-- begin --

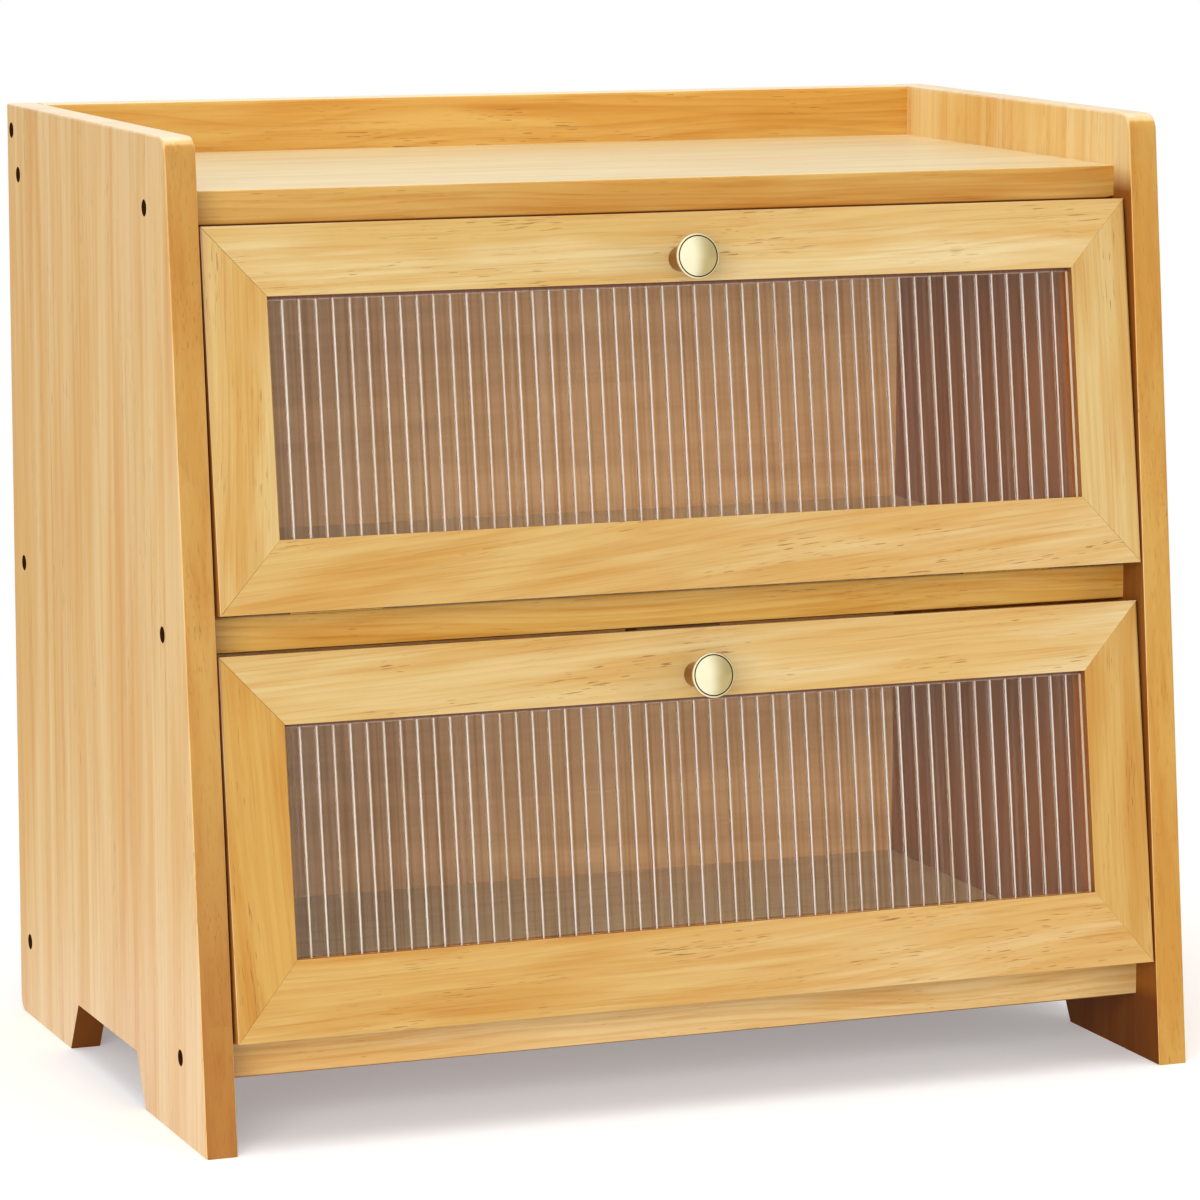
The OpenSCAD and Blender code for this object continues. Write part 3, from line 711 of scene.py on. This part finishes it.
class BREADBOX_OT_sides(bpy.types.Operator):
    """Makes the two raked sides, with eased edges, from glued-up pine"""

    bl_idname = "bread_box.sides"
    bl_label = "Sides"

    def execute(self, context):
        joinery = settings().joinery
        pine = settings().pine
        # Painted shade in the screw holes' walls, and on the cut-outs' darker sawn end grain
        bore = dull_solid("bored_end_grain", pine.bore_shade_colour, 0.4, 0.8, 0.1, 0.1)
        sawn = dull_solid("sawn_end_grain", pine.sawn_and_shade_colour, 0.5, 0.7, 0.1, 0.1)
        foot_fade = (FORWARD, DOWN, -190, -5, pine.foot_colour, 1.0)
        # For each side: the direction of its inner face, its front edge's colour, and how that edge fades
        looks = {"left": (1, pine.edge_colour, foot_fade), "right": (-1, pine.pale_edge_colour, None)}
        for seed, end in enumerate(ENDS, 1):
            node = f"side_{end}"
            side = merged_copy(node, f"{end}_side_board")
            for face in side.data.polygons:
                reach = [side.data.vertices[i].co.x for i in face.vertices]
                is_wall = abs(face.normal.x) < 0.5
                if is_wall and max(reach) - min(reach) < joinery.bore_depth:
                    face.material_index = 1
                elif is_wall and 1 * MM < face.center.z < joinery.arch_height:
                    face.material_index = 2 if abs(face.center.y) < joinery.arch_reach else 0
            ease_edges(side, side_widths(node))
            inward, front, fade = looks[end]
            # The sides' upper edges get a painted highlight, and their inner faces painted shade lower down
            wood = lacquered_pine(
                f"lacquered_pine_{end}_side", pine.side_colour, ALONG_Z, middle_of(node), seed, (20, -90),
                run=1.0, faces=[(FORWARD, front, 0.0), (UP, pine.top_highlight_colour, 0.5)], fade=fade, inner=inward,
                strips=True, rings=0.15, streaks=0.6, flecks=0.7,
            )
            dress(side, "case", "pine_side", wood, node)
            side.data.materials.append(bore)
            side.data.materials.append(sawn)
        return {"FINISHED"}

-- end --

- **Instruction**: Print the listing above in its entirety, with every line exact.

- **Complete response**:
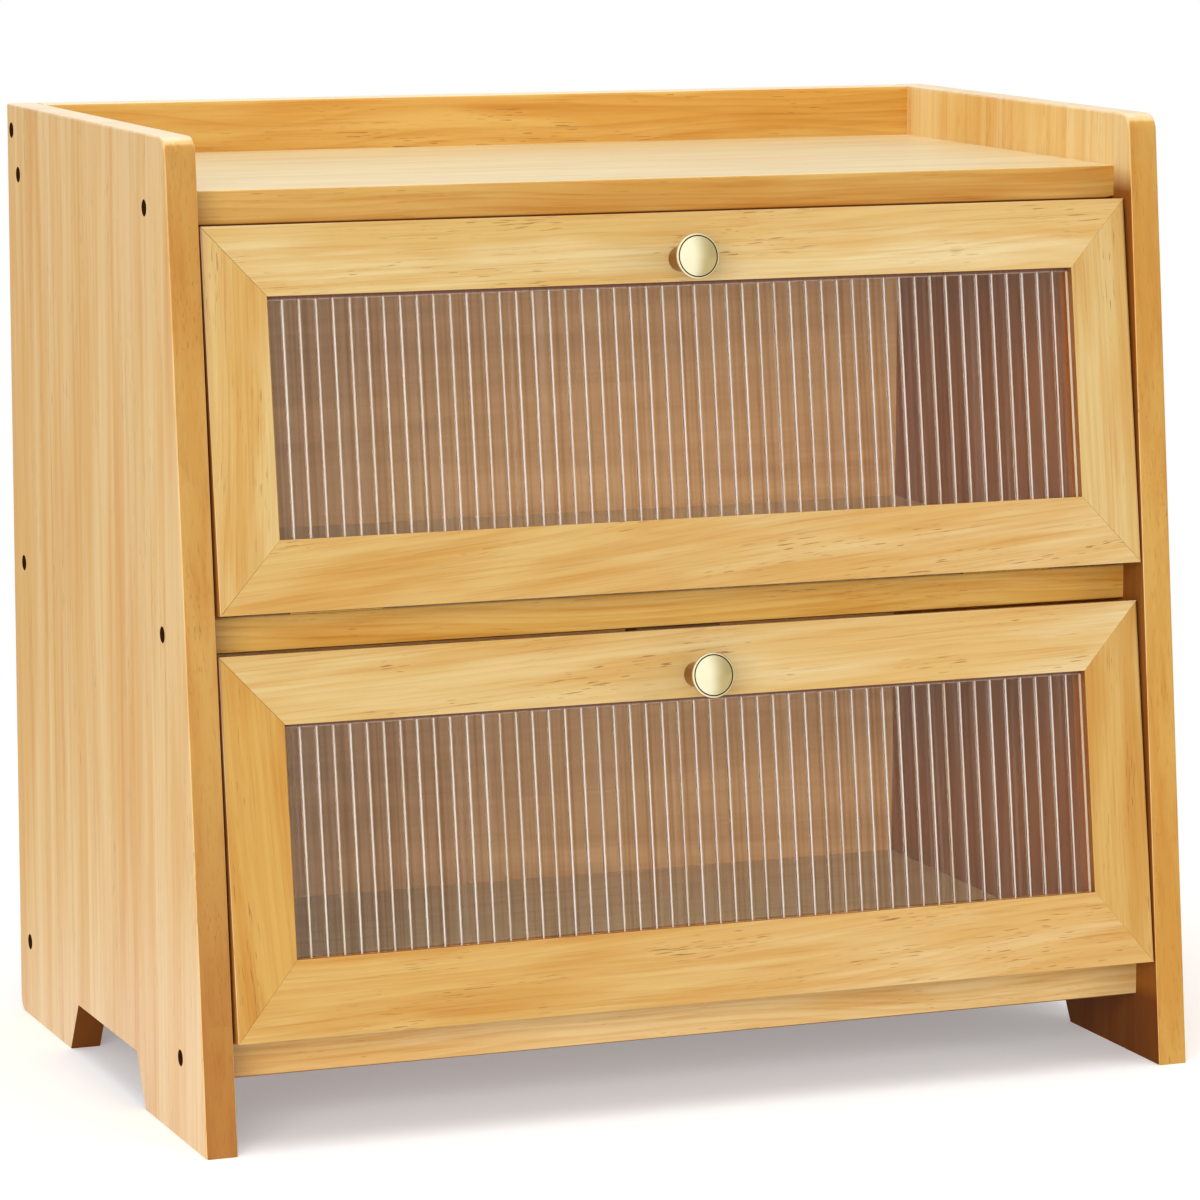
The OpenSCAD and Blender code for this object continues. Write part 3, from line 711 of scene.py on. This part finishes it.
class BREADBOX_OT_sides(bpy.types.Operator):
    """Makes the two raked sides, with eased edges, from glued-up pine"""

    bl_idname = "bread_box.sides"
    bl_label = "Sides"

    def execute(self, context):
        joinery = settings().joinery
        pine = settings().pine
        # Painted shade in the screw holes' walls, and on the cut-outs' darker sawn end grain
        bore = dull_solid("bored_end_grain", pine.bore_shade_colour, 0.4, 0.8, 0.1, 0.1)
        sawn = dull_solid("sawn_end_grain", pine.sawn_and_shade_colour, 0.5, 0.7, 0.1, 0.1)
        foot_fade = (FORWARD, DOWN, -190, -5, pine.foot_colour, 1.0)
        # For each side: the direction of its inner face, its front edge's colour, and how that edge fades
        looks = {"left": (1, pine.edge_colour, foot_fade), "right": (-1, pine.pale_edge_colour, None)}
        for seed, end in enumerate(ENDS, 1):
            node = f"side_{end}"
            side = merged_copy(node, f"{end}_side_board")
            for face in side.data.polygons:
                reach = [side.data.vertices[i].co.x for i in face.vertices]
                is_wall = abs(face.normal.x) < 0.5
                if is_wall and max(reach) - min(reach) < joinery.bore_depth:
                    face.material_index = 1
                elif is_wall and 1 * MM < face.center.z < joinery.arch_height:
                    face.material_index = 2 if abs(face.center.y) < joinery.arch_reach else 0
            ease_edges(side, side_widths(node))
            inward, front, fade = looks[end]
            # The sides' upper edges get a painted highlight, and their inner faces painted shade lower down
            wood = lacquered_pine(
                f"lacquered_pine_{end}_side", pine.side_colour, ALONG_Z, middle_of(node), seed, (20, -90),
                run=1.0, faces=[(FORWARD, front, 0.0), (UP, pine.top_highlight_colour, 0.5)], fade=fade, inner=inward,
                strips=True, rings=0.15, streaks=0.6, flecks=0.7,
            )
            dress(side, "case", "pine_side", wood, node)
            side.data.materials.append(bore)
            side.data.materials.append(sawn)
        return {"FINISHED"}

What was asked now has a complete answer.